**WORK REQUIRED**:
Print out the entries below with no edits.

**DATASET EXTRACT**:
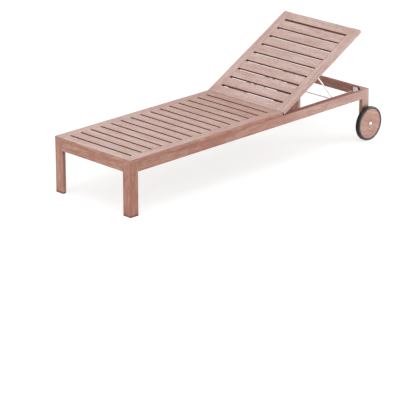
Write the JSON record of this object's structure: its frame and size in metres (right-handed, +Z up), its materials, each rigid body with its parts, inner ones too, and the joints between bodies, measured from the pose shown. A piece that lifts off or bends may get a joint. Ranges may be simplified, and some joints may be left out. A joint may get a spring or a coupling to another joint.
{
  "type": "sun lounger",
  "caption": "Slatted hardwood sun lounger with a hinged backrest held by a bent steel prop in notched rack plates, and two wheels at the head end.",
  "frame": {"origin": "middle of the footprint of the whole lounger, on the floor", "axes": "+X towards the head end, +Y to the right of a person lying on it, +Z up"},
  "size_m": [2.074, 0.7236, 0.7004],
  "materials": {
    "board_wood": "weathered oiled hardwood, satin",
    "frame_wood": "oiled hardwood, satin",
    "wheel_wood": "oiled hardwood, satin",
    "tyre_rubber": "smooth black rubber",
    "bush_plastic": "grey moulded plastic",
    "plated_steel": "zinc plated, satin",
    "prop_steel": "zinc plated, smooth",
    "stainless_steel": "stainless, satin",
    "cap_steel": "bright, smooth dome"
  },
  "bodies": {
    "frame": {"leg_foot_left": "frame_wood", "leg_foot_right": "frame_wood", "leg_head_left": "frame_wood", "leg_head_right": "frame_wood", "side_rail_left": "frame_wood", "side_rail_right": "frame_wood", "foot_rail": "frame_wood", "head_rail": "frame_wood", "centre_rail": "frame_wood", "rack_batten_left": "frame_wood", "rack_batten_right": "frame_wood", "seat_side_board_left": "board_wood", "seat_side_board_right": "board_wood", "seat_slat_01": "board_wood", "seat_slat_02": "board_wood", "seat_slat_03": "board_wood", "seat_slat_04": "board_wood", "seat_slat_05": "board_wood", "seat_slat_06": "board_wood", "seat_slat_07": "board_wood", "seat_slat_08": "board_wood", "seat_slat_09": "board_wood", "seat_slat_10": "board_wood", "seat_slat_11": "board_wood", "seat_slat_12": "board_wood", "seat_slat_13": "board_wood", "seat_slat_14": "board_wood", "seat_slat_15": "board_wood", "seat_slat_16": "board_wood", "rack_plates": "plated_steel", "corner_brackets": "plated_steel", "leg_bolts": "stainless_steel", "leg_nuts": "stainless_steel", "frame_screws": "stainless_steel", "hinge_seat_leaves": "stainless_steel", "hinge_pins": "stainless_steel", "axle_screws": "cap_steel"},
    "backrest": {"back_side_board_left": "board_wood", "back_side_board_right": "board_wood", "back_slat_01": "board_wood", "back_slat_02": "board_wood", "back_slat_03": "board_wood", "back_slat_04": "board_wood", "back_slat_05": "board_wood", "back_slat_06": "board_wood", "back_slat_07": "board_wood", "back_slat_08": "board_wood", "back_slat_09": "board_wood", "back_slat_10": "board_wood", "hinge_back_leaves": "stainless_steel", "back_screws": "stainless_steel", "prop_clips": "stainless_steel"},
    "prop": {"prop_rod": "prop_steel", "prop_crossbar": "prop_steel"},
    "wheel_left": {"wheel_disc_left": "wheel_wood", "tyre_left": "tyre_rubber", "wheel_bush_left": "bush_plastic"},
    "wheel_right": {"wheel_disc_right": "wheel_wood", "tyre_right": "tyre_rubber", "wheel_bush_right": "bush_plastic"}
  },
  "joints": [
    {"name": "backrest_hinge", "type": "hinge", "parent": "frame", "child": "backrest", "pos_m": [0.196, 0, 0.333], "axis": [0, -1, 0], "range_deg": [-28.4, 10.3]},
    {"name": "prop_pivot", "type": "hinge", "parent": "backrest", "child": "prop", "pos_m": [0.53648, 0, 0.48963], "axis": [0, -1, 0], "range_deg": [-27.6, 75.9]},
    {"name": "wheel_left_spin", "type": "hinge", "parent": "frame", "child": "wheel_left", "pos_m": [0.931, -0.34, 0.106], "axis": [0, 1, 0], "continuous": true},
    {"name": "wheel_right_spin", "type": "hinge", "parent": "frame", "child": "wheel_right", "pos_m": [0.931, 0.34, 0.106], "axis": [0, 1, 0], "continuous": true}
  ],
  "couplings": [
    {"joint": "prop_pivot", "follows": "backrest_hinge", "ratio": -2.669}
  ]
}
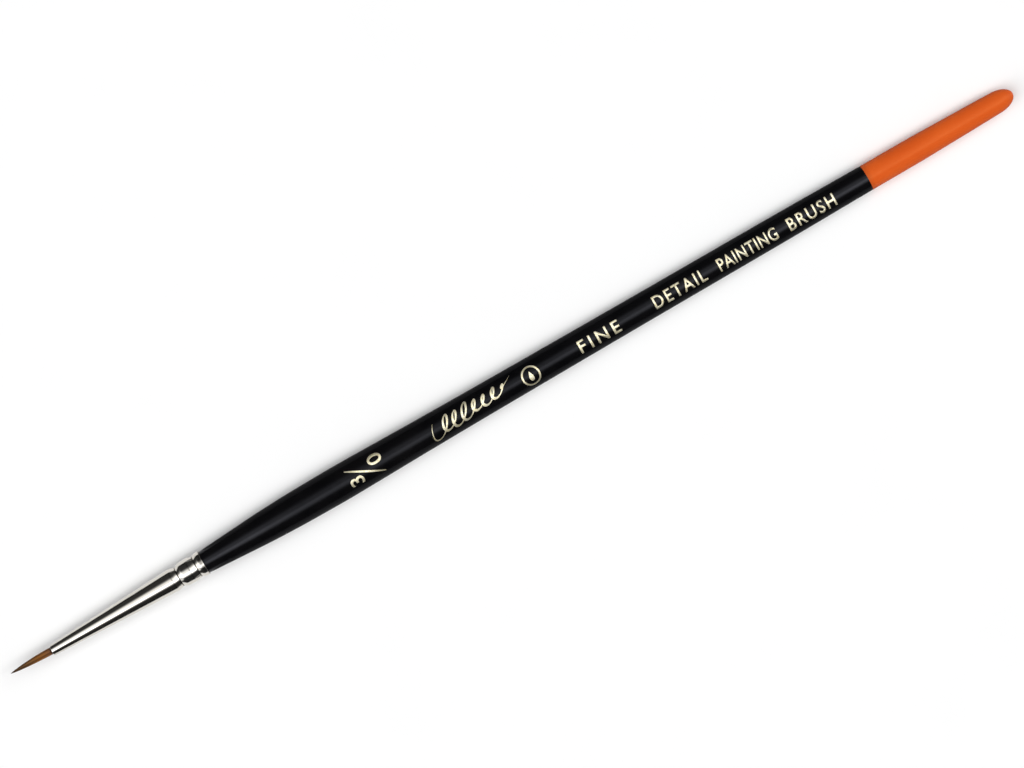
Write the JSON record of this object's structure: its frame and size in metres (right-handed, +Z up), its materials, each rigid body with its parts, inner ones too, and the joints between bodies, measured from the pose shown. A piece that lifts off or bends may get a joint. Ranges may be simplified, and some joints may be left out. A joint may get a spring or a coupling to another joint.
{
  "type": "fine detail brush",
  "caption": "Fine detail brush: a short pointed hair tuft in a crimped metal ferrule on a slim turned handle with a dipped, rounded end.",
  "frame": {"origin": "under the middle of the brush's length, level with the lowest point of its handle, which is the surface it lies on", "axes": "+X from the hair tip to the handle's end, along the line that every piece is turned about; +Z up from the surface, to the side of the handle that carries the foil marks; +Y across, towards the tops of the letters"},
  "size_m": [0.175, 0.0054, 0.0055],
  "materials": {
    "tuft_hair": "satin",
    "root_hair": "matte",
    "thread": "matte",
    "resin": "gloss",
    "nickel_plate": "polished",
    "bare_wood": "satin",
    "black_lacquer": "gloss",
    "orange_lacquer": "gloss"
  },
  "bodies": {
    "handle": {"ferrule": "nickel_plate", "hair_roots": "root_hair", "binding_thread": "thread", "resin_plug": "resin", "wooden_handle": "bare_wood", "black_lacquer": "black_lacquer", "orange_dip": "orange_lacquer"},
    "tuft": {"hair_tuft": "tuft_hair"}
  },
  "joints": [
    {"name": "tuft_bend", "type": "hinge", "parent": "handle", "child": "tuft", "pos_m": [-0.08074, 0, 0.00274], "axis": [0, 0, 1], "range_deg": [-45, 45], "stiffness_Nm_per_rad": 0.00006}
  ]
}
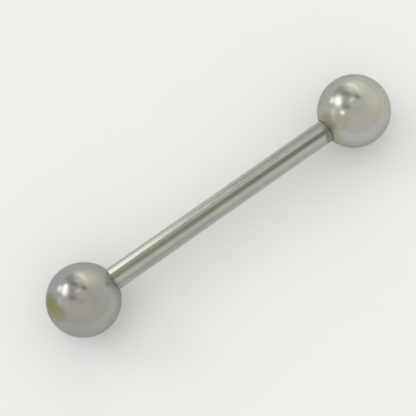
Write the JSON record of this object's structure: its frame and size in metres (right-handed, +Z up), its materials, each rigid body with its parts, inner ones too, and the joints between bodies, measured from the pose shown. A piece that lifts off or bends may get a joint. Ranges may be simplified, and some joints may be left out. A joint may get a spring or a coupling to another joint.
{
  "type": "straight barbell",
  "caption": "Straight body jewellery barbell: a round steel bar with threaded ends and a screw-on ball on each end, lying on its balls.",
  "frame": {"origin": "on the ground below the middle of the bar; the two balls rest on the ground", "axes": "+X along the bar towards the right ball, +Z up"},
  "size_m": [0.0272, 0.005, 0.005],
  "materials": {
    "bar_steel": "polished with faint drawing marks",
    "ball_steel": "mirror polished"
  },
  "bodies": {
    "bar": {"bar": "bar_steel"},
    "ball_left": {"ball_left": "ball_steel"},
    "ball_right": {"ball_right": "ball_steel"}
  },
  "joints": [
    {"name": "ball_left_unscrew", "type": "slide", "parent": "bar", "child": "ball_left", "axis": [-1, 0, 0], "range_m": [0, 0.005]},
    {"name": "ball_right_unscrew", "type": "slide", "parent": "bar", "child": "ball_right", "axis": [1, 0, 0], "range_m": [0, 0.005]}
  ]
}
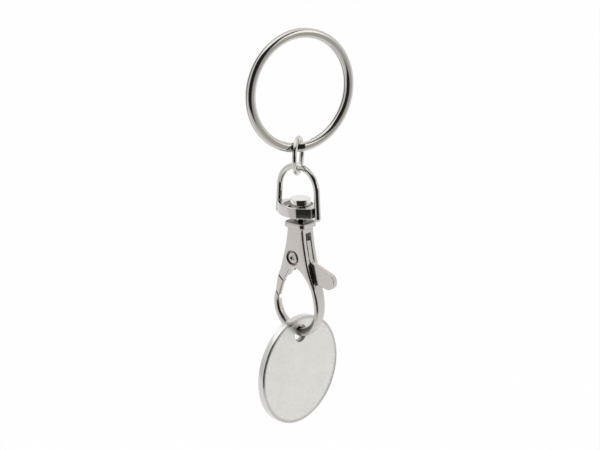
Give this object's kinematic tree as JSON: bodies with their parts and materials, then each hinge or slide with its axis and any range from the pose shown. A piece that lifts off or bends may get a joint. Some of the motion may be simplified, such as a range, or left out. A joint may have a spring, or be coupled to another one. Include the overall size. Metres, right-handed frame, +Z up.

**RESULT OF THIS TASK**:
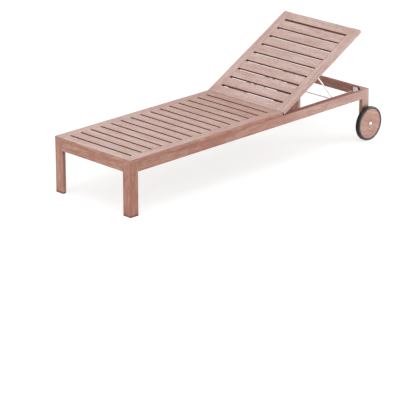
Write the JSON record of this object's structure: its frame and size in metres (right-handed, +Z up), its materials, each rigid body with its parts, inner ones too, and the joints between bodies, measured from the pose shown. A piece that lifts off or bends may get a joint. Ranges may be simplified, and some joints may be left out. A joint may get a spring or a coupling to another joint.
{
  "type": "sun lounger",
  "caption": "Slatted hardwood sun lounger with a hinged backrest held by a bent steel prop in notched rack plates, and two wheels at the head end.",
  "frame": {"origin": "middle of the footprint of the whole lounger, on the floor", "axes": "+X towards the head end, +Y to the right of a person lying on it, +Z up"},
  "size_m": [2.074, 0.7236, 0.7004],
  "materials": {
    "board_wood": "weathered oiled hardwood, satin",
    "frame_wood": "oiled hardwood, satin",
    "wheel_wood": "oiled hardwood, satin",
    "tyre_rubber": "smooth black rubber",
    "bush_plastic": "grey moulded plastic",
    "plated_steel": "zinc plated, satin",
    "prop_steel": "zinc plated, smooth",
    "stainless_steel": "stainless, satin",
    "cap_steel": "bright, smooth dome"
  },
  "bodies": {
    "frame": {"leg_foot_left": "frame_wood", "leg_foot_right": "frame_wood", "leg_head_left": "frame_wood", "leg_head_right": "frame_wood", "side_rail_left": "frame_wood", "side_rail_right": "frame_wood", "foot_rail": "frame_wood", "head_rail": "frame_wood", "centre_rail": "frame_wood", "rack_batten_left": "frame_wood", "rack_batten_right": "frame_wood", "seat_side_board_left": "board_wood", "seat_side_board_right": "board_wood", "seat_slat_01": "board_wood", "seat_slat_02": "board_wood", "seat_slat_03": "board_wood", "seat_slat_04": "board_wood", "seat_slat_05": "board_wood", "seat_slat_06": "board_wood", "seat_slat_07": "board_wood", "seat_slat_08": "board_wood", "seat_slat_09": "board_wood", "seat_slat_10": "board_wood", "seat_slat_11": "board_wood", "seat_slat_12": "board_wood", "seat_slat_13": "board_wood", "seat_slat_14": "board_wood", "seat_slat_15": "board_wood", "seat_slat_16": "board_wood", "rack_plates": "plated_steel", "corner_brackets": "plated_steel", "leg_bolts": "stainless_steel", "leg_nuts": "stainless_steel", "frame_screws": "stainless_steel", "hinge_seat_leaves": "stainless_steel", "hinge_pins": "stainless_steel", "axle_screws": "cap_steel"},
    "backrest": {"back_side_board_left": "board_wood", "back_side_board_right": "board_wood", "back_slat_01": "board_wood", "back_slat_02": "board_wood", "back_slat_03": "board_wood", "back_slat_04": "board_wood", "back_slat_05": "board_wood", "back_slat_06": "board_wood", "back_slat_07": "board_wood", "back_slat_08": "board_wood", "back_slat_09": "board_wood", "back_slat_10": "board_wood", "hinge_back_leaves": "stainless_steel", "back_screws": "stainless_steel", "prop_clips": "stainless_steel"},
    "prop": {"prop_rod": "prop_steel", "prop_crossbar": "prop_steel"},
    "wheel_left": {"wheel_disc_left": "wheel_wood", "tyre_left": "tyre_rubber", "wheel_bush_left": "bush_plastic"},
    "wheel_right": {"wheel_disc_right": "wheel_wood", "tyre_right": "tyre_rubber", "wheel_bush_right": "bush_plastic"}
  },
  "joints": [
    {"name": "backrest_hinge", "type": "hinge", "parent": "frame", "child": "backrest", "pos_m": [0.196, 0, 0.333], "axis": [0, -1, 0], "range_deg": [-28.4, 10.3]},
    {"name": "prop_pivot", "type": "hinge", "parent": "backrest", "child": "prop", "pos_m": [0.53648, 0, 0.48963], "axis": [0, -1, 0], "range_deg": [-27.6, 75.9]},
    {"name": "wheel_left_spin", "type": "hinge", "parent": "frame", "child": "wheel_left", "pos_m": [0.931, -0.34, 0.106], "axis": [0, 1, 0], "continuous": true},
    {"name": "wheel_right_spin", "type": "hinge", "parent": "frame", "child": "wheel_right", "pos_m": [0.931, 0.34, 0.106], "axis": [0, 1, 0], "continuous": true}
  ],
  "couplings": [
    {"joint": "prop_pivot", "follows": "backrest_hinge", "ratio": -2.669}
  ]
}
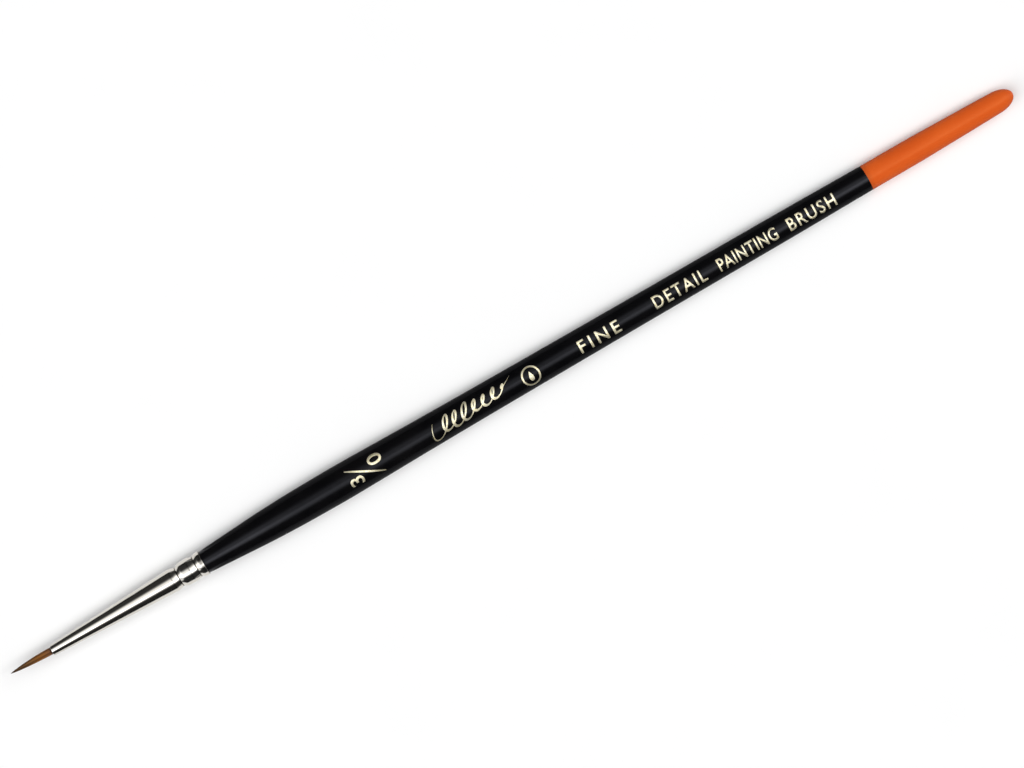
Write the JSON record of this object's structure: its frame and size in metres (right-handed, +Z up), its materials, each rigid body with its parts, inner ones too, and the joints between bodies, measured from the pose shown. A piece that lifts off or bends may get a joint. Ranges may be simplified, and some joints may be left out. A joint may get a spring or a coupling to another joint.
{
  "type": "fine detail brush",
  "caption": "Fine detail brush: a short pointed hair tuft in a crimped metal ferrule on a slim turned handle with a dipped, rounded end.",
  "frame": {"origin": "under the middle of the brush's length, level with the lowest point of its handle, which is the surface it lies on", "axes": "+X from the hair tip to the handle's end, along the line that every piece is turned about; +Z up from the surface, to the side of the handle that carries the foil marks; +Y across, towards the tops of the letters"},
  "size_m": [0.175, 0.0054, 0.0055],
  "materials": {
    "tuft_hair": "satin",
    "root_hair": "matte",
    "thread": "matte",
    "resin": "gloss",
    "nickel_plate": "polished",
    "bare_wood": "satin",
    "black_lacquer": "gloss",
    "orange_lacquer": "gloss"
  },
  "bodies": {
    "handle": {"ferrule": "nickel_plate", "hair_roots": "root_hair", "binding_thread": "thread", "resin_plug": "resin", "wooden_handle": "bare_wood", "black_lacquer": "black_lacquer", "orange_dip": "orange_lacquer"},
    "tuft": {"hair_tuft": "tuft_hair"}
  },
  "joints": [
    {"name": "tuft_bend", "type": "hinge", "parent": "handle", "child": "tuft", "pos_m": [-0.08074, 0, 0.00274], "axis": [0, 0, 1], "range_deg": [-45, 45], "stiffness_Nm_per_rad": 0.00006}
  ]
}
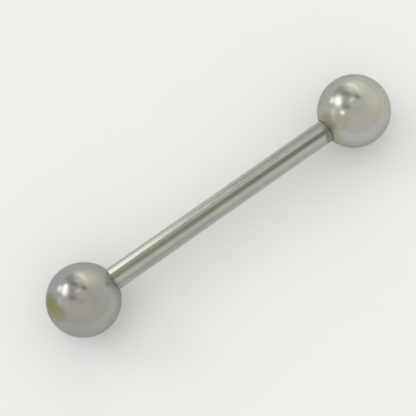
Write the JSON record of this object's structure: its frame and size in metres (right-handed, +Z up), its materials, each rigid body with its parts, inner ones too, and the joints between bodies, measured from the pose shown. A piece that lifts off or bends may get a joint. Ranges may be simplified, and some joints may be left out. A joint may get a spring or a coupling to another joint.
{
  "type": "straight barbell",
  "caption": "Straight body jewellery barbell: a round steel bar with threaded ends and a screw-on ball on each end, lying on its balls.",
  "frame": {"origin": "on the ground below the middle of the bar; the two balls rest on the ground", "axes": "+X along the bar towards the right ball, +Z up"},
  "size_m": [0.0272, 0.005, 0.005],
  "materials": {
    "bar_steel": "polished with faint drawing marks",
    "ball_steel": "mirror polished"
  },
  "bodies": {
    "bar": {"bar": "bar_steel"},
    "ball_left": {"ball_left": "ball_steel"},
    "ball_right": {"ball_right": "ball_steel"}
  },
  "joints": [
    {"name": "ball_left_unscrew", "type": "slide", "parent": "bar", "child": "ball_left", "axis": [-1, 0, 0], "range_m": [0, 0.005]},
    {"name": "ball_right_unscrew", "type": "slide", "parent": "bar", "child": "ball_right", "axis": [1, 0, 0], "range_m": [0, 0.005]}
  ]
}
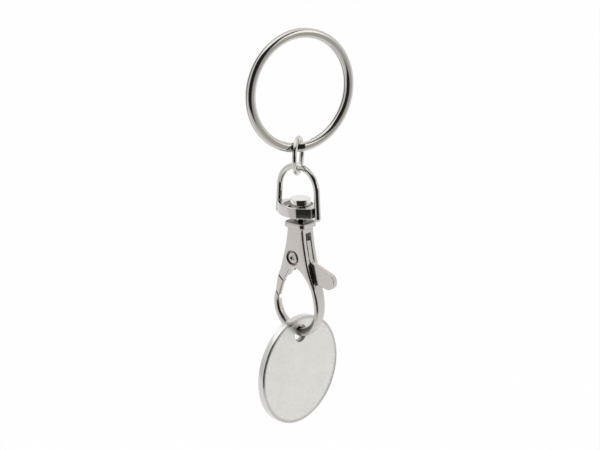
Give this object's kinematic tree as JSON: bodies with their parts and materials, then each hinge or slide with its axis and any range from the pose shown. A piece that lifts off or bends may get a joint. Some of the motion may be simplified, such as a range, or left out. A joint may have a spring, or be coupled to another one. Include the overall size. Metres, right-handed frame, +Z up.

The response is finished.